The 2010 Olympics and Gender Roles: Highs and Lows
Written by Sarah Seltzer for RHRealityCheck.org - News, commentary and community for reproductive health and justice.
The Olympics are a wonderful event for female athletes, who get the rare and coveted chance to have the eyes of the entire world upon them. I know I'm finishing this first week of events with a brand new set of heroines, as I do every four years. The Olympic's female dynamos are rightly raised to the level of superstars for their physical and mental prowess, and unlike with other major professional sporting events, during these games the spotlights is shared evenly, gender-wise.

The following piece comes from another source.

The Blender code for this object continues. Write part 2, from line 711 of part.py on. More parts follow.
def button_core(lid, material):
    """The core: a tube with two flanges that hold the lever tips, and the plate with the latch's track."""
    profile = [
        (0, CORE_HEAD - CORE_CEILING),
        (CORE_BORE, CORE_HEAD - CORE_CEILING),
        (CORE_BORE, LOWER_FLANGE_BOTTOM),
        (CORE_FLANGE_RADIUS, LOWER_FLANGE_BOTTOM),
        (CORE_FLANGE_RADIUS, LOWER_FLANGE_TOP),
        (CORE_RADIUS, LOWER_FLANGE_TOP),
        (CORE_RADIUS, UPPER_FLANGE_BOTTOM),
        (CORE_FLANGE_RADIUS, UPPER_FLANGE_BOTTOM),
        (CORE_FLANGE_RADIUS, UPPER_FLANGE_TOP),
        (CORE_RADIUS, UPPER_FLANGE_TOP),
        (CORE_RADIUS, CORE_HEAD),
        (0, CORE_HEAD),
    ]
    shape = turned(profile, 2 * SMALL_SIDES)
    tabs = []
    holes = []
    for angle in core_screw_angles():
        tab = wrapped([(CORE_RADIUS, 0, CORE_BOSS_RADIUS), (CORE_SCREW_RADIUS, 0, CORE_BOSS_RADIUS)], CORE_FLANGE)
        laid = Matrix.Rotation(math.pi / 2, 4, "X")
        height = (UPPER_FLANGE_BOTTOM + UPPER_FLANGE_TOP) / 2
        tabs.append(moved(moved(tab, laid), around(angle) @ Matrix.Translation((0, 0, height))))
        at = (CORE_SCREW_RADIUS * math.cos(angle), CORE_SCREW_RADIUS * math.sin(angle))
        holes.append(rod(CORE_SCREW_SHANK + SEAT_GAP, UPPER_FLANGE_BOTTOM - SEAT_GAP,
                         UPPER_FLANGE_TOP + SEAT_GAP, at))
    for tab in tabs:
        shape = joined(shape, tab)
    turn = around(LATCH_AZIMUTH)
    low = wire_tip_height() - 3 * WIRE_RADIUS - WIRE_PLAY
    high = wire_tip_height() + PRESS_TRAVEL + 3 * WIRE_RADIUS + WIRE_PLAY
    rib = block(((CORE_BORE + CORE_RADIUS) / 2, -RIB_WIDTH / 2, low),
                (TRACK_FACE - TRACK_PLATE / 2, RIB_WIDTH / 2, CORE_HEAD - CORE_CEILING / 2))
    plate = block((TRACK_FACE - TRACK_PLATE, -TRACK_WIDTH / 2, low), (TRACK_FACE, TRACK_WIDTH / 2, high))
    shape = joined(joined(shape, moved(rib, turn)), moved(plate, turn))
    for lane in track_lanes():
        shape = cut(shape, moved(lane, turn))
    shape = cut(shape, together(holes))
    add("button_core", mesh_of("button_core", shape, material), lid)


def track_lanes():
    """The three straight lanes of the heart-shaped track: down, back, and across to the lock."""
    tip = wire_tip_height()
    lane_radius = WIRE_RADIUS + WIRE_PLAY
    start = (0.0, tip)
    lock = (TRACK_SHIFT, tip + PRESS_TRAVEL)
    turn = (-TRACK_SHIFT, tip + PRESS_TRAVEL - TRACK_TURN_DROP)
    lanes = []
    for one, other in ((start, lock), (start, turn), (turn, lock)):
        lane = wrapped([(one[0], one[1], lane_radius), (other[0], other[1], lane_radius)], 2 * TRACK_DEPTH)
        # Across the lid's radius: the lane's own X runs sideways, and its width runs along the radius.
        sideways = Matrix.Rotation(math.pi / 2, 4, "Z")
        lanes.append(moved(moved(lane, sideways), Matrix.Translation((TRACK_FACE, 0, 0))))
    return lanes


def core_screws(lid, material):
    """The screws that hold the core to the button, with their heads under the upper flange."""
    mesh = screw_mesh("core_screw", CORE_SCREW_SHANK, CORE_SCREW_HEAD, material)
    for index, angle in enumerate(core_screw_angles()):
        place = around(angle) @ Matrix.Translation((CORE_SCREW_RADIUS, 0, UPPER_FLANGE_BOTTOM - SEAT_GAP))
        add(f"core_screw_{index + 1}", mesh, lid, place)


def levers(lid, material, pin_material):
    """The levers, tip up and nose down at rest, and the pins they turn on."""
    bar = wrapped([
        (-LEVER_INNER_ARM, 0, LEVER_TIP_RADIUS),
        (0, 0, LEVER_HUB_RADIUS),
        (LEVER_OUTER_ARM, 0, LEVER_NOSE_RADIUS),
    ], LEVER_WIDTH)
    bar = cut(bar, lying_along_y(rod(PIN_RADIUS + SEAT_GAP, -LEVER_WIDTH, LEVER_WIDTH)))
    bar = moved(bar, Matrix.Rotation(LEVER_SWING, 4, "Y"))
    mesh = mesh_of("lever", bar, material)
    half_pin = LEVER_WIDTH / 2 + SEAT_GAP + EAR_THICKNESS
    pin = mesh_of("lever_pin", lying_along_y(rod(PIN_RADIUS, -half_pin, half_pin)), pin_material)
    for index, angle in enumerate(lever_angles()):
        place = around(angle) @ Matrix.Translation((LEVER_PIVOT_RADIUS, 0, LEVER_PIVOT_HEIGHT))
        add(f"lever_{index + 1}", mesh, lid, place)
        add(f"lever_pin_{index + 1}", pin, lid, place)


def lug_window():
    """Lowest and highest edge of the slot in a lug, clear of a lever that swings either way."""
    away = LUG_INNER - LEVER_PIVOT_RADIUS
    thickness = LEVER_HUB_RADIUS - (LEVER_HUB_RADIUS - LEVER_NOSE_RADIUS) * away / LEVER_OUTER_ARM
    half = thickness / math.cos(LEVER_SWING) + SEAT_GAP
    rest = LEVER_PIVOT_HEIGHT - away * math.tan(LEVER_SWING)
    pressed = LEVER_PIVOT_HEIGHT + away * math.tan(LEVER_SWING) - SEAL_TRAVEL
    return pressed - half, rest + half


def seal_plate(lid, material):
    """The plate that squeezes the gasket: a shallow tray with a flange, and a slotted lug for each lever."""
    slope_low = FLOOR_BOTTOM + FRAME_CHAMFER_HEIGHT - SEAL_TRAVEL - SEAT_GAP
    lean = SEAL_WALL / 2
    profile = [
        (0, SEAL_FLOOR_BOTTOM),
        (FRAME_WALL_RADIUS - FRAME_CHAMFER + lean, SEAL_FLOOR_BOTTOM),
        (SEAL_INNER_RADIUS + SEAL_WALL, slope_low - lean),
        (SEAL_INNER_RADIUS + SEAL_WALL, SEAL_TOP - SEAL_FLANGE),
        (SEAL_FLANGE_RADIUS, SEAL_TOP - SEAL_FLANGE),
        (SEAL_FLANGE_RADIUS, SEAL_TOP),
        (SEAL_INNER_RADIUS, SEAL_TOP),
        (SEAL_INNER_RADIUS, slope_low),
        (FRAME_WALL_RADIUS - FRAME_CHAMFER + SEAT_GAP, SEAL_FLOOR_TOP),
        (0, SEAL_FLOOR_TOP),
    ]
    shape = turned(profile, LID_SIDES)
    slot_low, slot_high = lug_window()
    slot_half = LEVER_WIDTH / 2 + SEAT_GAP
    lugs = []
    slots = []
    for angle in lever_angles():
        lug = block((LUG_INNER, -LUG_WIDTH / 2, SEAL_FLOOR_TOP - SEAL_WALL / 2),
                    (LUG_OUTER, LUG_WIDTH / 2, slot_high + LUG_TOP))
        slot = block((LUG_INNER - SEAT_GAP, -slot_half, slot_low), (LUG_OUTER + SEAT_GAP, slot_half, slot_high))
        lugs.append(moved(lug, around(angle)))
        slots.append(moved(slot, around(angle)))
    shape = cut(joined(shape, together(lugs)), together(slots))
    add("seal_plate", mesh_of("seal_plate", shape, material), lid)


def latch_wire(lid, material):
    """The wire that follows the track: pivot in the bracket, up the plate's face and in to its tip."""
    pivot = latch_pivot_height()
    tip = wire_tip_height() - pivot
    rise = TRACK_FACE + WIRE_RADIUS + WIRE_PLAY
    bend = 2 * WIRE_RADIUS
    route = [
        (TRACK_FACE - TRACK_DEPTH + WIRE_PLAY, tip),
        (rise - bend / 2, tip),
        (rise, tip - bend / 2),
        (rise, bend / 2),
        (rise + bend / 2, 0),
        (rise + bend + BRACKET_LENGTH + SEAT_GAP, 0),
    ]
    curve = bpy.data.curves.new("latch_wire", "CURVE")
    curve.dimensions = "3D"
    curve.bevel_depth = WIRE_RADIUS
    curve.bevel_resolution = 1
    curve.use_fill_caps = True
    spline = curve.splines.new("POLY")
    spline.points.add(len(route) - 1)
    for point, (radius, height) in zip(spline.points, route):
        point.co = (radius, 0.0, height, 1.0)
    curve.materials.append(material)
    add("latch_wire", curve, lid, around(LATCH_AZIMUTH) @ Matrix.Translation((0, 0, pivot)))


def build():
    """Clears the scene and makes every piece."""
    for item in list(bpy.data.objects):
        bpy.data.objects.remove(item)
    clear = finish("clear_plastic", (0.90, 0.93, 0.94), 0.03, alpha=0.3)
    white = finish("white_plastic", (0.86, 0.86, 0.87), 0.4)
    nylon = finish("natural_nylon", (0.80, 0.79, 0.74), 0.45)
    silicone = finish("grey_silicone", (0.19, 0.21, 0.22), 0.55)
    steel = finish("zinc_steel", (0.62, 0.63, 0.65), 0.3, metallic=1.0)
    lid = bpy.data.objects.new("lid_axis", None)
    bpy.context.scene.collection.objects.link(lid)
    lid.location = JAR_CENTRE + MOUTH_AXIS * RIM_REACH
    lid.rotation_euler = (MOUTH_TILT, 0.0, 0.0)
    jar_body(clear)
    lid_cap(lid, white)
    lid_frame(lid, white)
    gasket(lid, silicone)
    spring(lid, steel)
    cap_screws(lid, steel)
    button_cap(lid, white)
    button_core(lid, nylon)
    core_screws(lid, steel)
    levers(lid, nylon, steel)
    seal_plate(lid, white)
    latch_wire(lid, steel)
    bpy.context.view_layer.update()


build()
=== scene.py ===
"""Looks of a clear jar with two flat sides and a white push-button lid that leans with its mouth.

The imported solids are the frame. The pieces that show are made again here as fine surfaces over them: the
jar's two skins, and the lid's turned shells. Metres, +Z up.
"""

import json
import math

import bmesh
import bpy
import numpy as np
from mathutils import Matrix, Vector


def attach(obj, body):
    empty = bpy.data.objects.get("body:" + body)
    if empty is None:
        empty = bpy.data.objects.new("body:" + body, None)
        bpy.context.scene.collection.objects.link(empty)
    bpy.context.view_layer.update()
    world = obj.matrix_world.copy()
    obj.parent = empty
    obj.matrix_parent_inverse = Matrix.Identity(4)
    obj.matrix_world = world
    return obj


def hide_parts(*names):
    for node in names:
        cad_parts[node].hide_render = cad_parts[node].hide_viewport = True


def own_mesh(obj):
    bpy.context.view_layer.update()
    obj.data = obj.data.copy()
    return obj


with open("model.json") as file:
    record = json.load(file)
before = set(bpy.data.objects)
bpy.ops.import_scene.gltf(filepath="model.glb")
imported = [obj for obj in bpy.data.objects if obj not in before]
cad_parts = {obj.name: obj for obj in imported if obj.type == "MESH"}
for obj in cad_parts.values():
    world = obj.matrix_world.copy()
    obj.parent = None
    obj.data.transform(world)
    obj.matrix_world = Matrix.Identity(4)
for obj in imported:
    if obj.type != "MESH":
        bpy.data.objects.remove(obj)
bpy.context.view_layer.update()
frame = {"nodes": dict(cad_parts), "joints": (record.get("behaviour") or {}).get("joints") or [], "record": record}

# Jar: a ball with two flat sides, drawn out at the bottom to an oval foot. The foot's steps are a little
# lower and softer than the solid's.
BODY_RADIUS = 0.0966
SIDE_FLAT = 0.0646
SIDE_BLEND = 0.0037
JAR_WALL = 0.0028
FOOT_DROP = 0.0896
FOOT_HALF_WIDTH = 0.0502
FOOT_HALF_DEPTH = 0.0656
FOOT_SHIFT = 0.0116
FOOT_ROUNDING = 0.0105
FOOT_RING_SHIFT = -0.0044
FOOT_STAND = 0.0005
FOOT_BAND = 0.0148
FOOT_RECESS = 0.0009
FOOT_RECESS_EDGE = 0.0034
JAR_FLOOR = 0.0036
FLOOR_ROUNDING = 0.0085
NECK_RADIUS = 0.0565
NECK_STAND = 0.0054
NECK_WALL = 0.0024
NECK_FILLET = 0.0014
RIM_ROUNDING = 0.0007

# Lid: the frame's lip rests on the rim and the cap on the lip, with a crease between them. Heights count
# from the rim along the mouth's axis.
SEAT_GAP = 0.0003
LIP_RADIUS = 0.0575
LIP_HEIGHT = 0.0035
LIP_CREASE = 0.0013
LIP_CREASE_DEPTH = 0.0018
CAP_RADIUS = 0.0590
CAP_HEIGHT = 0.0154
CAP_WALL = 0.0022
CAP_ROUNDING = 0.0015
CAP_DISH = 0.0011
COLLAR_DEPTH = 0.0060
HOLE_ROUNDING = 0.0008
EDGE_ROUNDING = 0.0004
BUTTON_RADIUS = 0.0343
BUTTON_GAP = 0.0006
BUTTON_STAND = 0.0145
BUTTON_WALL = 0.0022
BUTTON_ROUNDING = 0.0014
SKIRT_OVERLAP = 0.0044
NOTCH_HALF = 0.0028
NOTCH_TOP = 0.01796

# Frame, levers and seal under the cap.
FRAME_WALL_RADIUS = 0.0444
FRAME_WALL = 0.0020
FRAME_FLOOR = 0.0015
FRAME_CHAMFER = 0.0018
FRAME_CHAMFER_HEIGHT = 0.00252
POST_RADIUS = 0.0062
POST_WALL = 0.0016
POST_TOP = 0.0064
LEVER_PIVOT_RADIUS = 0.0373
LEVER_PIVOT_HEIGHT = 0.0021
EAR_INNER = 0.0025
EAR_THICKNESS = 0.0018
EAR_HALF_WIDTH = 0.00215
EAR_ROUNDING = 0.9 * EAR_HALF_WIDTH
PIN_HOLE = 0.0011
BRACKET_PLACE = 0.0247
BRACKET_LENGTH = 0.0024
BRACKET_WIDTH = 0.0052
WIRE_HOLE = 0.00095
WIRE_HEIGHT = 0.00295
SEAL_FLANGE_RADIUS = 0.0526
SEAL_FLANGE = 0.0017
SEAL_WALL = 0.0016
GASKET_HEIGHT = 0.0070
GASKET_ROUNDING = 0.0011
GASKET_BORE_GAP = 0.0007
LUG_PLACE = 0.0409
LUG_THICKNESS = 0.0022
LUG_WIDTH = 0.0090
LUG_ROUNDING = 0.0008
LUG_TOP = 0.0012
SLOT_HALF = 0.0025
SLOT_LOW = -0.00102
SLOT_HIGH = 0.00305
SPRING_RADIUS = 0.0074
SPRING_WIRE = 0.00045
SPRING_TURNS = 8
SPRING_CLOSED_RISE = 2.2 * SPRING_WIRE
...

But the Olympic games, which are carefully-choreographed for the public and covered to death by the media, are also a moment to take stock of the progress we still need to make in terms of how we view women athletes. They also remind us of the flawed ways we talk about gender, and the performance of gender roles in public. As the Caster Semenya controversy reminded us, traditional attitudes towards male and female categories still hamper our ability to appreciate pure athleticism.
Kept off the Course:
Veronica Arreola over at AWEARNESS blog rounded up most of the issues viewers have noticed when it comes to female athletes. She has a good summary of the most egregious barrier, which is the inability of talented female ski jumpers to get official Olympic recognition and inclusion of their event:
Why? Apparently it's because women are "too fragile," along with an outdated system of rules that allow the International Olympic Committee to keep "American Lindsey Van, who holds the world record for the single longest jump by anyone, male or female" from competing for a gold medal. When the IOC tries to
explain that women can't compete because there aren't enough women jumping , the conversation circles around to, How can we increase interest and participation if women's ski jumping isn't allowed at the Olympics?
And I'd also add that if it's true that the top women are competing at the same caliber as the men, why not allow the smaller number of women jumpers to get in on the main competition and compete directly with the men, at least until the sport is more popular?
Hopefully we'll see these women jumpers with their own event in 2014.
We know that watching female ski jumpers would be wildly exciting based on the other women who performed feats of daring with their feet strapped to planks this week.
Right now, before any of the solo female figure skaters have taken to the ice, the heroines are a group of badass mogul and downhill skiers: Lindsay Vonn, Hannah Kearney, Julia Mancuso and Shannon Bahrke. Snowboarders Hannah Teter and Kelly Clark and Australian Torah Bright also utterly wowed with their spins and tricks on Thursday night.
Who wouldn't get a thrill watching these women jump and flip and speed down the mountain in record time? But their competitors who took brutal falls and then got back up after flying hundreds of feet in the air or sliding down snowbanks also proved the toughness and mettle of women competitors. For some reason, the horrific wipeouts we witnessed on the mountain this week have a different significance than the hair-raising, can-they-keep their-balance falls we see the more demure gymnasts and figure skaters take. These skiers are aggressive, hungry, and on an edge between perfection and catastrophe. And the sanguine snowboarding women who took ten-foot drops, flipped over, and then got up and grinned were a great model for the sheer joy of the competition.